La forma del agua - Fabián Rodríguez

Guillermo del Toro, en su pasión devoradora por el cine fantástico, nos ha hecho a los que nos gusta ese género un regalo impagable. No sólo nos ha refrescado las neuronas a quienes hace muchas lunas que peinamos canas con la evocación de uno de los primeros estremecimientos infantiles que tuvimos con la que en España se tituló La mujer y el monstruo, de Jack Arnold (que también nos regaló en su momento El increíble hombre menguante, basada en la novela de Richard Matheson, otro maestro), ya que la criatura del mexicano es una réplica exacta (aunque mejorada) a la del americano, sino que ha aprovechado la ola para colocarnos una fábula deliciosamente narrada, con precisión cirujana y sin irse por ningún cerro, ni de Úbeda ni de Wisconsin, respecto a la guerra fría entre los bloques soviético y estadounidense, tratados de la manera más sarcásticamente maniquea, con el desprecio que merecieron siempre ambos bandos (y que no estoy muy seguro que no sigan mereciendo, dados los tiempos de brocha gorda que corren, que tratan de resucitar pugnas ya periclitadas entre aristocracias antañonas y sansculottismes de nuevo cuño que suenan más a coña que a algo serio), junto al desprecio al diferente, al raro, al no encajado en los dogmas dominantes de una sociedad que diciéndose liberal, como la de los años 60 americanos, en los que está ambientado (perfectamente) el film, trataba a sus compatriotas negros (ahora se estila decir afroamericanos; no me busquen a mí por esos predios) de una manera muy próxima a la teoría nazi de los untermensch.

La forma del agua es también un trasunto de la leyenda de La bella y la bestia

La forma del agua es también un trasunto de la leyenda de La bella y la bestia, porque la belleza de su principal intérprete femenina, la extraordinaria Sally Hawkins, no reside en sus facciones, sino en sus pasiones, en su corazón compasivo.

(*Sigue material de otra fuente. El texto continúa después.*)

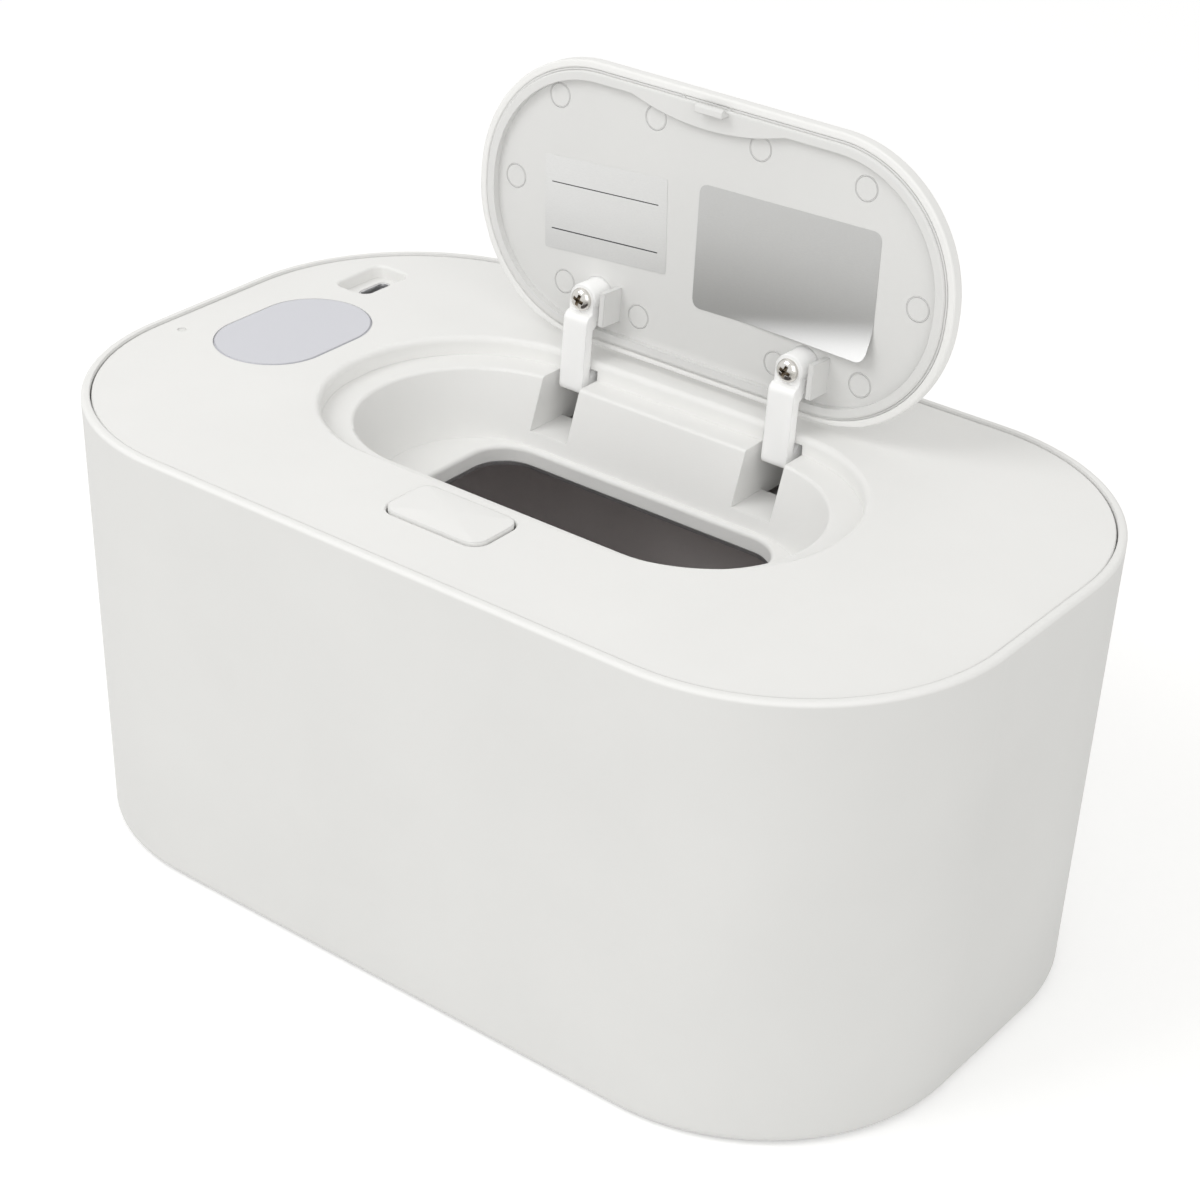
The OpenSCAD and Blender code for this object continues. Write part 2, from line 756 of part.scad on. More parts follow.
module usb_socket() {
    top = deck_z - socket_recess_d;
    color([0.72, 0.73, 0.75])
    translate([socket_at[0], socket_at[1], 0]) {
        difference() {
            slab(socket_slot[1] - 0.2, socket_slot[0] - 0.2, socket_slot[1] / 2 - 0.1,
                top - socket_h, top - 0.1);
            slab(socket_slot[1] - 0.8, socket_slot[0] - 0.8, socket_slot[1] / 2 - 0.4,
                top - socket_h + 0.9, top + cut);
        }
        translate([-0.35, 1.25 - socket_slot[0] / 2, top - socket_h + 0.8])
            cube([0.7, socket_slot[0] - 2.5, socket_h - 1.7]);
    }
}

module usb_board() {
    top = deck_z - socket_recess_d - socket_h;
    color([0.1, 0.4, 0.2])
    translate([socket_at[0], socket_at[1], 0])
        slab(usb_board_l, socket_slot[0] + usb_board_more, 3, top - board_t, top);
}

module latch_retainer() {
    color([0.85, 0.85, 0.84])
    difference() {
        union() {
            translate([well_x, (channel_y[0] + channel_y[1]) / 2, 0])
                slab(2 * retainer_x + retainer_more[0], channel_y[1] - channel_y[0] + retainer_more[1], 2,
                    retainer_z - 1.4, retainer_z);
            post(well_x, button_y, cup_r + cup_wall, cup_z - cup_wall, retainer_z - 0.5);
        }
        post(well_x, button_y, cup_r, cup_z, retainer_z + cut);
        for (s = [-1, 1])
            post(well_x + s * retainer_x, button_y, 1.25, retainer_z - 3, retainer_z + cut);
    }
}

module hinge_pin(s) {
    color([0.7, 0.7, 0.72])
    translate([well_x + s * arm_x, pin_y, pin_z])
        rotate([0, 90, 0])
            cylinder(r = pin_r, h = slot_w + 2 * bay_wall - 0.4, center = true);
}

module hinge_pin_left() { hinge_pin(-1); }
module hinge_pin_right() { hinge_pin(1); }

// Coil made of tilted half turns, with a flat half turn at each end
module coil(r, wire, length, n) {
    pitch = (length - 2 * wire) / (n + 0.5);
    tilt = atan(pitch / 4 / r);
    for (end = [0, 1])
        translate([0, 0, wire + end * (length - 2 * wire)]) {
            rotate([0, 0, 180])
                rotate_extrude(angle = 180, $fn = 32)
                    translate([r, 0])
                        circle(r = wire, $fn = 16);
            translate([end == 0 ? r : -r, 0, 0])
                sphere(r = wire * 1.15, $fn = 16);
        }
    for (i = [0 : 2 * n]) {
        side = i % 2 == 0 ? 1 : -1;
        translate([0, 0, wire + (i + 0.5) * pitch / 2])
            rotate([0, side * tilt, 0])
                rotate([0, 0, i % 2 == 0 ? 0 : 180])
                    rotate_extrude(angle = 180, $fn = 32)
                        translate([r / cos(tilt), 0])
                            circle(r = wire, $fn = 16);
        if (i < 2 * n)
            translate([-side * r, 0, wire + (i + 1) * pitch / 2])
                sphere(r = wire * 1.15, $fn = 16);
    }
}

module button_spring() {
    color([0.72, 0.72, 0.74])
    translate([well_x, button_y, spring_z - 0.2])
        coil(2, wire_r, stem_bottom - spring_z + 0.2, turns);
}

// Button and latch

module button_cap() {
    l = button_l - 2 * button_gap;
    w = button_w - 2 * button_gap;
    top = deck_z + button_proud;
    sag = 0.5;
    rx = (pow(l / 2, 2) + sag * sag) / (2 * sag);
    ry = (pow(w / 2, 2) + sag * sag) / (2 * sag);
    color([0.94, 0.94, 0.93])
    difference() {
        translate([well_x, button_y, 0]) {
            intersection() {
                slab(l, w, button_r - button_gap, button_foot, top + 1);
                translate([0, 0, top - rx])
                    rotate([90, 0, 0])
                        cylinder(r = rx, h = dome_l, center = true, $fn = 360);
                translate([0, 0, top - ry])
                    rotate([0, 90, 0])
                        cylinder(r = ry, h = dome_l, center = true, $fn = 360);
            }
            translate([-stem_size[0] / 2, -stem_size[1] / 2, stem_bottom])
                cube([stem_size[0], stem_size[1], under_z + 1 - stem_bottom]);
        }
        translate([well_x, button_y, cam_z])
            rotate([0, 90, 0])
                cylinder(r = cam_pin_r + cam_pin_fit, h = channel_w, center = true);
    }
}

module button_pin() {
    color([0.7, 0.7, 0.72])
    translate([well_x, button_y, cam_z])
        rotate([0, 90, 0])
            cylinder(r = cam_pin_r, h = channel_w - 0.2, center = true);
}

module latch_slider() {
    back = channel_y[1] - 0.5;
    front = channel_y[0] + travel + 0.5;
    w = channel_w / 2;
    color([0.86, 0.86, 0.85])
    difference() {
        union() {
            // two cheeks, joined at the front and by the riser
            for (s = [-1, 1])
                translate([well_x + s * (w - cheek_t / 2) - cheek_t / 2, front, slider_z])
                    cube([cheek_t, back - front, slider_h]);
            translate([well_x - w, front, slider_z])
                cube([2 * w, 2, 3]);
            translate([well_x - w, back - 2, slider_z])
                cube([2 * w, 2, slider_h]);
            along_x(well_x - tongue_w / 2, well_x + tongue_w / 2)
                polygon([[back - 2, slider_z], [back, slider_z],
                    [back, tongue_top - tongue_t], [tongue_tip, tongue_top - tongue_t],
                    [tongue_tip, tongue_top - 0.6], [tongue_tip - 0.6, tongue_top],
                    [back - 2, tongue_top]]);
        }
        // sloping cam slots for the button's pin
        translate([0, button_y, cam_z])
            along_x(well_x - 10, well_x + 10)
                union() {
                    circle(r = 1.1);
                    translate([travel, -travel])
                        circle(r = 1.1);
                    rotate(-45)
                        translate([0, -1.1])
                            square([travel * sqrt(2), 2.2]);
                }
    }
}

// Lid, drawn closed and then opened

// What the recess edge sweeps round the hinge, so that the lid's rear edge clears it
module recess_sweep() {
    turns_at = [0, 12, 24, 36, 48, 60];
    function out(t) = recess_l / 2 - recess_r + recess_r * sin(t);
    function reach(t) = sqrt(pow(pin_back + recess_r * (1 - cos(t)), 2) + pow(pin_drop, 2)) + 0.35;
    side = [for (t = turns_at) [reach(t), out(t)]];
    other = [for (i = [5 : -1 : 0]) [side[i][0], -side[i][1]]];
    translate([well_x, pin_y, pin_z])
        rotate([0, 90, 0])
            rotate_extrude()
                polygon(concat([[0, -out(60)]], other, side, [[0, out(60)]]));
}

module lid_cover() {
    color([0.93, 0.93, 0.92])
    opened()
        difference() {
            at_well()
                slab(lid_l, lid_w, lid_r, lid_bottom_z, deck_z);
            at_well() {
                slab(lid_l - 2 * lid_rim, lid_w - 2 * lid_rim, lid_r - lid_rim,
                    lid_bottom_z - cut, liner_top_z);
                round_edge(lid_l, lid_w, lid_r, deck_z, lid_round, -1);
                round_low(lid_l, lid_w, lid_r, lid_bottom_z, liner_round, -1);
                round_low(lid_l - 2 * lid_rim, lid_w - 2 * lid_rim, lid_r - lid_rim,
                    lid_bottom_z, liner_round);
            }
            recess_sweep();
        }
}

module lid_liner() {
    lens_r = (pad_chord * pad_chord + pad_bulge * pad_bulge) / (2 * pad_bulge);
    edge_y = well_y - lid_w / 2 + liner_in + liner_rim;
    color([0.88, 0.88, 0.87])
    opened()
        difference() {
            union() {
                difference() {
                    at_well() {
                        slab(lid_l - 2 * liner_in, lid_w - 2 * liner_in, lid_r - liner_in,
                            liner_bottom_z, liner_top_z);
                        // flange that makes the groove's bottom
                        slab(lid_l - 2 * (lid_rim + 0.1), lid_w - 2 * (lid_rim + 0.1),
                            lid_r - lid_rim - 0.1, lid_bottom_z + groove_depth, liner_top_z);
                    }
                    difference() {
                        at_well()
                            slab(lid_l - 2 * (liner_in + liner_rim), lid_w - 2 * (liner_in + liner_rim),
                                lid_r - liner_in - liner_rim, liner_bottom_z - cut, panel_z);
                        // the lens-shaped pad beside the hook
                        post(well_x + pad_shift, edge_y + pad_bulge - lens_r, lens_r,
                            liner_bottom_z, panel_z + 1);
                    }
                }
                // screw bosses and the ribs beside them
                for (s = [-1, 1]) {
                    post(well_x + s * arm_x, boss_y, boss_r, pin_z - pad_in, panel_z + eps);
                    translate([well_x + s * arm_x + 4.9, boss_y - 2.9, deck_z - 8.3])
                        cube([1.3, 7.8, panel_z - deck_z + 8.3 + eps]);
                }
                // hook for the latch
                along_x(well_x - hook_w / 2, well_x + hook_w / 2)
                    polygon([[hook_y, liner_bottom_z + eps], [hook_y, hook_top],
                        [hook_y - grip - 0.2, hook_top], [hook_y - grip - 0.2, hook_top - 0.5],
                        [hook_y - grip + 0.4, hook_top - hook_t], [hook_y + 1, hook_top - hook_t],
                        [hook_y + 1, liner_bottom_z + eps]]);
            }
            at_well()
                round_low(lid_l - 2 * liner_in, lid_w - 2 * liner_in, lid_r - liner_in,
                    liner_bottom_z, liner_round, -1);
            for (s = [-1, 1])
                post(well_x + s * arm_x, boss_y, screw_r + 0.02, pin_z - pad_in - cut, panel_z + 0.3);
        }
}

module hinge_arm(s) {
    xc = well_x + s * arm_x;
    color([0.95, 0.95, 0.95])
    opened()
        difference() {
            union() {
                along_x(xc - arm_w / 2, xc + arm_w / 2)
                    translate([pin_y, pin_z])
                        union() {
                            circle(r = eye_r);
                            // web from the eye down to the blade's heel
                            polygon([[-0.9, -1.7], [1.4, -blade_in - 0.5], [4.6, -blade_in - 0.5],
                                [4.6, -blade_in + 0.4], [1.95, 0.5], [0, 0]]);
                            // blade, with a round head and a round heel
                            translate([blade_top + head_r, head_r - blade_out])
                                circle(r = head_r);
                            translate([blade_top + head_r, -blade_out])
                                square([3 - blade_top - head_r, arm_t]);
                            translate([3, -blade_out + 1.6])
                                circle(r = 1.6);
                            translate([2.9, -blade_out + 1.6])
                                square([1.7, arm_t - 1.6 + 0.2]);
                            // pad that the screw holds against the lid's boss
                            translate([boss_rel, -pad_out])
                                square([blade_top + head_r - boss_rel, pad_out - pad_in]);
                        }
                post(xc, boss_y, arm_w / 2, pin_z - pad_out, pin_z - pad_in);
            }
            translate([xc, pin_y, pin_z])
                rotate([0, 90, 0])
                    cylinder(r = pin_r + pin_fit, h = arm_w + cut, center = true);
            post(xc, boss_y, screw_r + 0.15, pin_z - pad_out - cut, pin_z - pad_in + cut);
        }
}

module hinge_arm_left() { hinge_arm(-1); }
module hinge_arm_right() { hinge_arm(1); }

module lid_screw(s) {
    top = pin_z - pad_out;
    color([0.8, 0.8, 0.82])
    opened()
        translate([well_x + s * arm_x, boss_y, 0])
            difference() {
                union() {
                    post(0, 0, screw_r, top - 0.1, panel_z + 0.1);
                    post(0, 0, screw_head_r, top - 0.8, top);
                    translate([0, 0, top - 0.8 + eps])
                        rotate([180, 0, 0])
                            cylinder(r1 = screw_head_r, r2 = screw_head_r - 0.8, h = 0.7);
                }
                for (a = [0, 90])
                    rotate([0, 0, a])
                        translate([-1.5, -0.3, top - 2])
                            cube([3, 0.6, 1.5]);
            }
}

module lid_screw_left() { lid_screw(-1); }
module lid_screw_right() { lid_screw(1); }

module label(at, size, a, r) {
    color([0.8, 0.8, 0.8])
    opened()
        translate([well_x + at[0], well_y + at[1], 0])
            rotate([0, 0, a])
                slab(size[0], size[1], r, panel_z - 0.15, panel_z);
}

module label_left() { label(label_a_at, label_a_size, -4, 0.5); }
module label_right() { label(label_b_at, label_b_size, -1.5, 2); }

outer_shell();
inner_tub();
insulation_sleeve();
foot_front_left();
foot_front_right();
foot_rear_left();
foot_rear_right();
top_cover();
inner_cover();
heat_plate();
heater_film();
cover_screws();
thermal_fuse();
thermistor();
display_window();
display_module();
control_board();
indicator_pipe();
usb_socket();
usb_board();
latch_retainer();
hinge_pin_left();
hinge_pin_right();
button_spring();
button_cap();
button_pin();
latch_slider();
lid_cover();
lid_liner();
hinge_arm_left();
hinge_arm_right();
lid_screw_left();
lid_screw_right();
label_left();
label_right();
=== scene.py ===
import math
import bmesh
import bpy
from mathutils import Matrix, Vector


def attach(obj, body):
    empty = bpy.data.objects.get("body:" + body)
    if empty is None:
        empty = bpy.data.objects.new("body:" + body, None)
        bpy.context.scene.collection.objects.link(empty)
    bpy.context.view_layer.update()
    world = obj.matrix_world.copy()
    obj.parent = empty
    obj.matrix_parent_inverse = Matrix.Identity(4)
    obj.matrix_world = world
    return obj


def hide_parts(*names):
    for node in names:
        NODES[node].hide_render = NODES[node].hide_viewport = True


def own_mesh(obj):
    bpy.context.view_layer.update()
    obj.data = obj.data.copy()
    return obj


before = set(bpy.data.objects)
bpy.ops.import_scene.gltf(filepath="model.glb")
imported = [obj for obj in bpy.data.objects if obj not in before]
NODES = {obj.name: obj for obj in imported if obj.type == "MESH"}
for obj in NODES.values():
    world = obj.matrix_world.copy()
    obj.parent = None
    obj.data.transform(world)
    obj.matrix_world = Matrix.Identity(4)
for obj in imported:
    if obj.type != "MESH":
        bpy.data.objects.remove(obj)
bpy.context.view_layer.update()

MM = 0.001

# Sizes in millimetres and degrees, as the part's solids have them
WELL_X, WELL_Y = -0.6, 0.5
PIN_Y, PIN_Z, LID_ANGLE = 36.8, 99.0, 93.5
PANEL_Z, GROOVE_Z = 100.1, 99.6
LID_L, LID_W, LID_R = 122.6, 63.2, 30.8
LID_RIM, GROOVE_W = 1.8, 0.5
ARM_X, BOSS_Y = 27.2, 19.9
SCREW_Z, BOSS_R = 94.2, 3.4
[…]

Y la bestialidad no está en la criatura mitológica que quiere borrarse del mapa, empezando por encadenarla y torturarla para que no incordie con su presencia o simple existencia las cotas de encaje en el lecho de Procusto que toda civilización, cultura o simple pensamiento humano lleva consigo, sino más bien en quienes tienen la vara del mando, poco dados a que el raro, el diferente, tenga un hueco de afecto en el conjunto en el que nada tiene que desentonar, nada tiene que salirse ni una micra de su cauce, nada puede expresarse, ni con los colores y formas de un Edward Hopper, de los que esta película está repleto, ni con los de las gentes de tez morena, ni siquiera con los de un Norman Rockwell, encarnados, también con un guiño cómplice, en el personaje del dibujante publicitario gay, vecino y amigo de la muda protagonista de esta historia, que todo lo dice con sus miradas y sonrisas.

¿Y qué dos películas se están exhibiendo, de las que podemos ver algunas breves secuencias?

Hay más guiños, naturalmente. Elisa (Sally Hawkins) y su vecino artista (Richard Jenkins) viven en unos pisos alquilados encima de un cine que tiene programadas una de esas gloriosas sesiones dobles que tanta nostalgia nos provocan a los ancianos de la tribu. ¿Y qué dos películas se están exhibiendo, de las que podemos ver algunas breves secuencias? Pues La historia de Ruth, de Henry Koster, que argumentalmente está relacionada con la película de Guillermo del Toro, y Mardi Gras, un musical de los años 50 que también tiene su correspondiente y rendido homenaje en una secuencia maravillosa en la que Elisa, en plan Ginger Rogers, recupera la voz, sólo para sus ensoñaciones y las de los espectadores.

Una gran película, emotiva sin dejar el humor de lado, sin un gramo de azúcar que la endulce innecesariamente y con una factura impecable que la va a retener por mucho tiempo en la memoria de los espectadores.